Kleines ABC der Kirchenentwicklung
In Halbdistanz zum Evangelium
Was ist wesentlich für die Kirche 2030? In der letzten Folge geht es in unserem „kleinen ABC der Kirchenentwicklung“ um „Zachäusmenschen“. Ein Begriff des tschechischen Theologen Tomás Halík. Andere sprechen von Schwellenchristen. Von Johannes Becher.
„Frau, back’ Waffeln, der Heiland kommt!“: So hat mein Opa stets die Geschichte vom Zöllner Zachäus zusammengefasst. Dieser Spruch kommt mir in den Sinn, wenn ich die Gedanken von Tomás Halík in dessen Buch „Geduld mit Gott“ nachlese.

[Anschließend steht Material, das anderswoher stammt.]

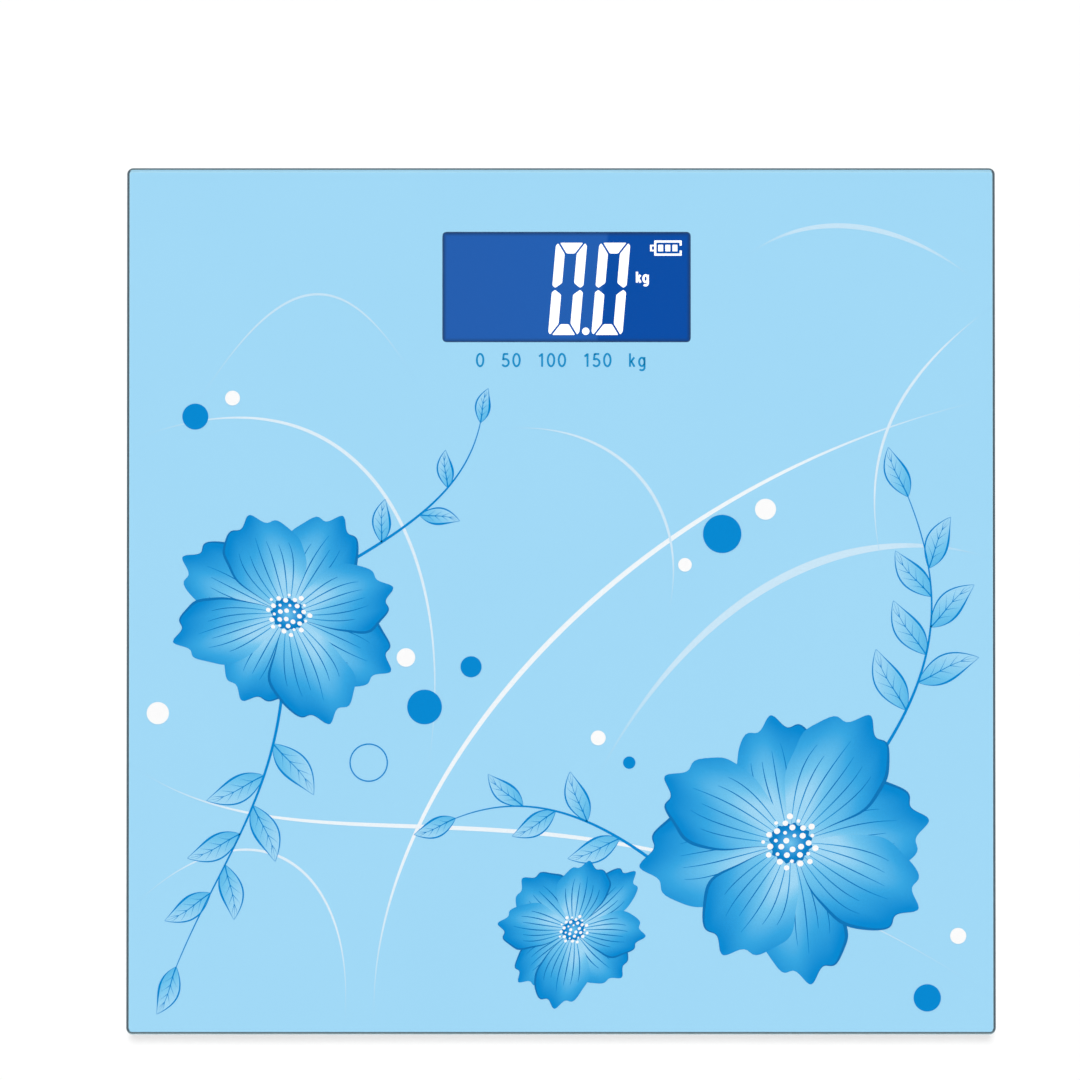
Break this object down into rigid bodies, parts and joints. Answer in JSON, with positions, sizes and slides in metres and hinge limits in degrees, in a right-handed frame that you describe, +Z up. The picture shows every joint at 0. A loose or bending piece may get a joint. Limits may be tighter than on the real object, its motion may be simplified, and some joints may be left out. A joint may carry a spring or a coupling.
{
  "type": "digital bathroom scale",
  "caption": "Flat square glass-topped bathroom scale with a light blue floral print, a blue digital display near one edge, load-cell feet and a battery housing underneath.",
  "frame": {"origin": "on the floor, under the middle of the glass platform", "axes": "+Z up, +X to the reader's right, +Y to the back edge, where the display is"},
  "size_m": [0.28, 0.28, 0.0235],
  "materials": {
    "clear_glass": "polished tempered glass",
    "print": "printed film, light blue",
    "gasket": "matte",
    "display_blue": "polariser film",
    "cell_glass": "display glass",
    "acrylic": "clear moulding",
    "white_plastic": "satin",
    "board": "solder mask",
    "lamp": "lamp package",
    "zebra": "soft",
    "black_plastic": "matte",
    "grey_plastic": "satin",
    "zinc_steel": "zinc plated",
    "foam_tape": "foam",
    "shell_plastic": "fine texture",
    "battery": "plain jacket",
    "spring_steel": "nickel plated",
    "wire": "insulation",
    "silicone": "cured bead",
    "cell_steel": "stamped",
    "pad_rubber": "matte"
  },
  "bodies": {
    "platform": {"glass_platform": "clear_glass", "print_film": "print", "display_gasket": "gasket", "front_polariser": "display_blue", "lcd_front_glass": "cell_glass", "lcd_rear_glass": "cell_glass", "rear_polariser": "display_blue", "light_guide": "acrylic", "reflector": "white_plastic", "led_board": "board", "backlight_leds": "lamp", "zebra_strips": "zebra", "lcd_holder": "white_plastic", "circuit_board": "board", "chip_cover": "black_plastic", "board_parts": "black_plastic", "unit_switch": "black_plastic", "board_screws": "zinc_steel", "housing_tape": "foam_tape", "housing_frame": "shell_plastic", "housing_shell": "shell_plastic", "housing_screws": "zinc_steel", "battery_front": "battery", "battery_back": "battery", "plus_contact": "spring_steel", "minus_contact": "spring_steel", "bridge_contact": "spring_steel", "battery_springs": "spring_steel", "battery_wires": "wire", "base_tapes": "foam_tape", "gauge_covers": "silicone", "base_front_left": "shell_plastic", "base_front_right": "shell_plastic", "base_back_left": "shell_plastic", "base_back_right": "shell_plastic", "cell_front_left": "cell_steel", "cell_front_right": "cell_steel", "cell_back_left": "cell_steel", "cell_back_right": "cell_steel", "wires_front_left": "wire", "wires_front_right": "wire", "wires_back_left": "wire", "wires_back_right": "wire", "side_duct_left": "shell_plastic", "side_duct_right": "shell_plastic", "back_duct_left": "shell_plastic", "back_duct_right": "shell_plastic"},
    "foot_front_left": {"foot_front_left": "shell_plastic", "pad_front_left": "pad_rubber"},
    "foot_front_right": {"foot_front_right": "shell_plastic", "pad_front_right": "pad_rubber"},
    "foot_back_left": {"foot_back_left": "shell_plastic", "pad_back_left": "pad_rubber"},
    "foot_back_right": {"foot_back_right": "shell_plastic", "pad_back_right": "pad_rubber"},
    "unit_button": {"unit_button": "grey_plastic", "switch_plunger": "white_plastic"},
    "battery_cover": {"battery_cover": "shell_plastic"}
  },
  "joints": [
    {"name": "foot_front_left_play", "type": "slide", "parent": "platform", "child": "foot_front_left", "axis": [0, 0, 1], "range_m": [-0.00065, 0]},
    {"name": "foot_front_right_play", "type": "slide", "parent": "platform", "child": "foot_front_right", "axis": [0, 0, 1], "range_m": [-0.00065, 0]},
    {"name": "foot_back_left_play", "type": "slide", "parent": "platform", "child": "foot_back_left", "axis": [0, 0, 1], "range_m": [-0.00065, 0]},
    {"name": "foot_back_right_play", "type": "slide", "parent": "platform", "child": "foot_back_right", "axis": [0, 0, 1], "range_m": [-0.00065, 0]},
    {"name": "unit_button_press", "type": "slide", "parent": "platform", "child": "unit_button", "axis": [0, 0, 1], "range_m": [0, 0.0004], "stiffness_N_per_m": 900, "springref_m": -0.0004},
    {"name": "battery_cover_slide", "type": "slide", "parent": "platform", "child": "battery_cover", "axis": [0, -1, 0], "range_m": [0, 0.026]}
  ]
}
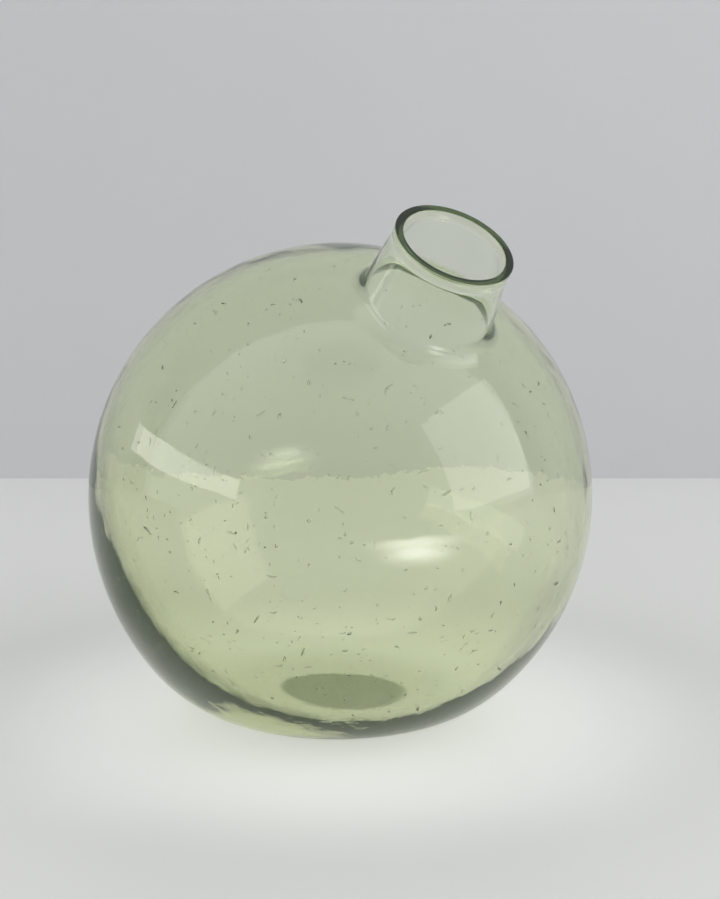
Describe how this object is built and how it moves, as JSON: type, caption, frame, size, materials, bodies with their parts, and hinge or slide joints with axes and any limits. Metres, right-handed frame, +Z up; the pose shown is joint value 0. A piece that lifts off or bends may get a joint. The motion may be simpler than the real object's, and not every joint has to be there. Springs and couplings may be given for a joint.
{
  "type": "bud vase",
  "caption": "Hollow glass globe vase on a flattened foot, with a short open neck leaning to one side for cut stems.",
  "frame": {"origin": "on the flat standing face, straight under the centre of the globe", "axes": "+Z up; the neck leans from +Z towards +X; the shape is mirrored across the XZ plane"},
  "size_m": [0.1406, 0.14, 0.1471],
  "materials": {
    "glass": "fire-polished pale green glass with small air seeds"
  },
  "bodies": {
    "root": {"globe": "glass", "heel": "glass", "shoulder": "glass", "neck": "glass", "lip": "glass"}
  },
  "joints": []
}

Auffällig ist seine große Wertschätzung für die Menschen, die von Ferne das kirchliche Geschehen beob-achten. Quasi „vom Baum herab“. „Zachäusmenschen“ eben. Längst haben andere Theologen dieses Bild von den Menschen in Halbdistanz zu Glaube, Evangelium und Kirche aufgegriffen. Wie der Innsbrucker Professor für „Interkulturelle Pastoraltheologie“, Christian Bauer, sprechen sie von „Schwellenchristen“. Ihnen geht es um „Erkundungen zur säkularen Bedeutung des Evangeliums“. Anders gesagt: Was und wie denken die religiös Unentschiedenen oder Distanzierten über Gott und sein Bodenpersonal? Ein Kongress deutschsprachiger Pastoraltheolog(inn)en hat sich gerade ausführlich damit beschäftigt. Im Programm heißt es dort: „Weder noch – normal halt: Diese Antwort gaben Jugendliche am Leipziger Hauptbahnhof auf die Frage, ob sie christlich oder atheistisch eingestellt seien. Sie verweist auf die religiös unmusikalischen Existenzweisen nicht weniger Zeitgenossinnen und Zeitgenossen. Es stellt sich die Frage nach der säkularen Bedeutung des Evangeliums in ,Freude und Hoffnung, Trauer und Angst‘ (Gaudium et Spes 1) ihres Lebens: WIE kann es mit ihnen eine ,dritte Ökumene‘ (Eberhard Tiefensee) … geben? WAS bewegt die evangeliumsnahen ,Zachäusmen-schen‘ (Tomás Halík) unter ihnen, die in interessierter Halbdistanz zur Jesusbewegung das Glück ihres Lebens finden? WELCHE Rolle spielen existenzielle Orte in Pastoral und Theologie, an denen zwar Gott, nicht aber die Kirche ist?“ Wie, was, wo: Die Problemanzeige ist klar. Kurz gefragt: Wollen die Menschen in der Welt noch etwas wissen von uns? Wollen Christen lernen von den Menschen in Distanz?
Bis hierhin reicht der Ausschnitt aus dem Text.